HOUSTON – The proposed expansion of Interstate 45 was met with a chorus of questions Tuesday, as a public comment period for suggestions to an environmental impact study comes to an end.
A public comment period for North Houston Highway Improvement Project’s Final Environmental Impact Study, or FEIS, expires Wednesday. The deadline prompted multiple government agencies from the city of Houston and Harris County to issue letters to TxDOT, which oversees the project. The correspondences call for changes to the state agency’s estimated $7 billion project.
About the project
The North Houston Highway Improvement Project aims to clear congestion along the I-45 corridor in downtown Houston by widening the freeway through Houston’s north side. The proposal also includes a reshaping of on-ramps onto the North Freeway, from adjoining Interstate 10 and Interstate 69, also known as the Southwest Freeway.
The I-45 expansion project would be conducted in three phases: Beltway 8 North to Interstate 610, I-610 to I-10, and the downtown loop.
Leaders write letters
In separate letters addressed to TxDOT on Tuesday, both the Harris County Commissioners Court and Houston Mayor Sylvester Turner suggested changes to the proposal, amid growing outcry that the project will displace too many residents and businesses while not promoting the usage of public transportation over single-occupancy vehicles.
Harris County Commissioners Court convened a special meeting Tuesday, voting 3-2 in support of its letter. The letter includes a response to TxDot’s FEIS, commissioned by the county, and co-written by engineering firm Huitt-Zollars and the Community Design Resource Center at the University of Houston.
Harris County Precinct 3 Commissioner Steve Radack and Precinct 4 Commissioner R. Jack Cagle opposed the letter.
“As documented in the FEIS, the Project would continue this pattern by significantly widening the highway through the Near Northside and Independence Heights communities, which would displace a total of 1,079 residential housing units and 344 businesses, in order to add lanes,” the commissioners’ letter detailed.
The letter goes on to cite concerns with the relocation of homes and businesses, and it calls on TxDOT to offer additional details as to how the project’s proposed flood mitigation plan would work.
The county’s letter included input shared during public hearings held in the past.
“From this public input, Harris County learned that community members overwhelmingly support a vision of an improved I-45 that remains within the current right-of-way as much as possible in Segments 1 and 2 and provides for improved local connectivity and transit access, including implementing the voter-approved and funded METRONext Moving Forward Plan,” part of the letter read.
Voters approved METRO’s $3.5 billion bond request, designated for expansion, in November 2019.
Among the county letter’s other cited errors in TxDOT’s reporting is some of the state agency’s claims of easing congestion, and improving highway safety and air quality. It also requests more information on how the proposal’s flood mitigation plan would work.

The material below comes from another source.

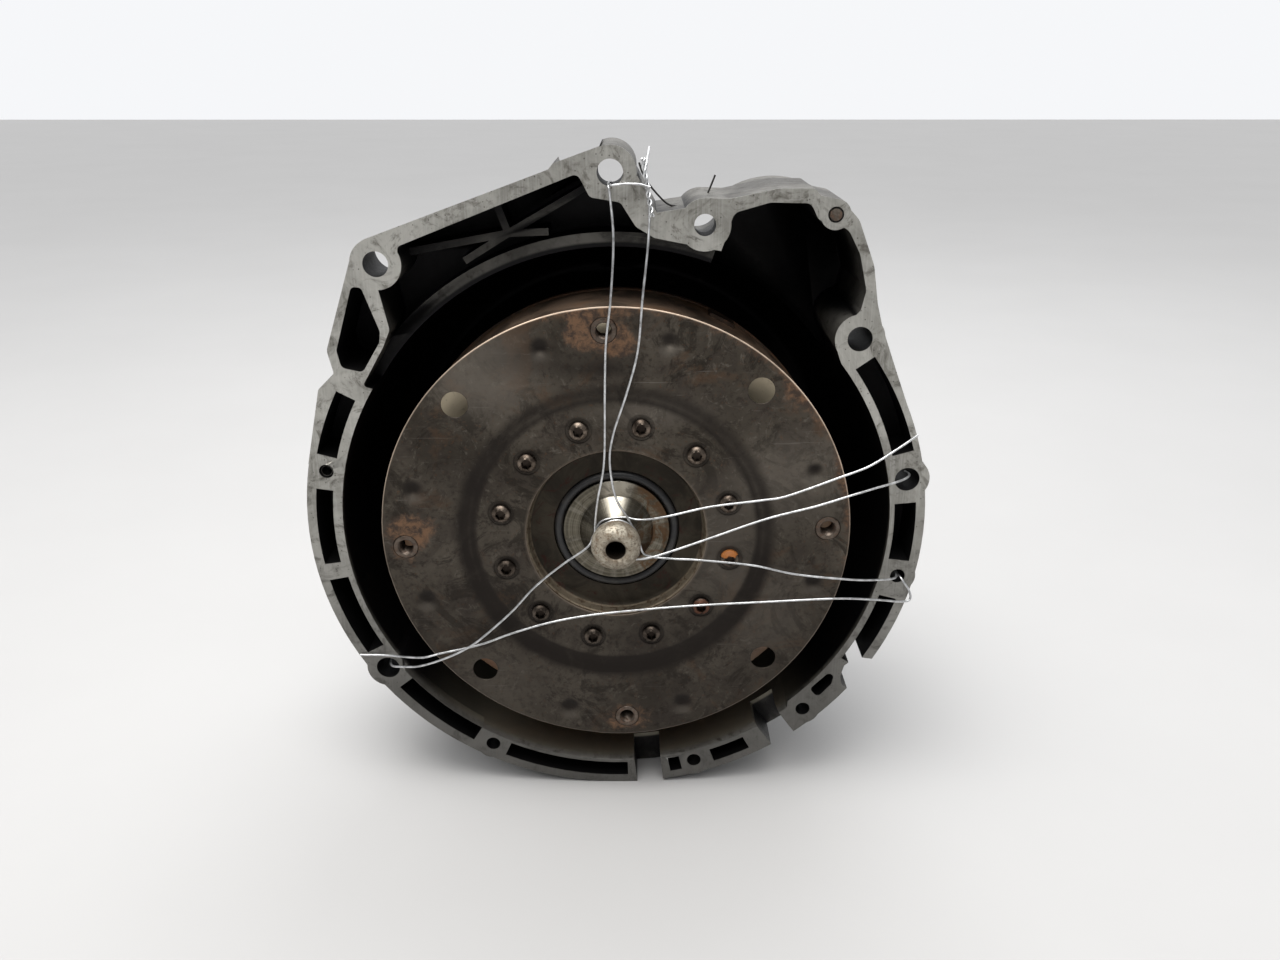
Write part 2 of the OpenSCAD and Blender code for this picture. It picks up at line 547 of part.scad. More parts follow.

Turner’s letter requests TxDOT include more funding for the relocation of low-income residents while requesting additional information on flood mitigation plans.
“This project can be transformational and can achieve the City’s and TxDOT’s objectives,” Turner wrote in a prepared statement. “The project, however, has shortcomings that must be addressed and impacts that must be further mitigated to maintain my support,” he continued.
TxDOT has said it continues to listen to community members as it hopes to begin construction and not lose out on federal dollars earmarked for the project.
“Our goal is to continue to work with our transportation partners including Harris County, the City of Houston and METRO to address congestion, improve mobility and enhance safety for the traveling public. We have certainly worked to listen to the concerns of the community and we will continue to do so,” Danny Perez, public information officer for the Texas Department of Transportation Houston District, wrote in an email Tuesday.
Perez pointed to the agency’s NHHIP Facts and Highlights findings, “to get a better understanding of how we are working with folks and how we are addressing the various concerns that have been presented to us over the years,” Perez’s email continued.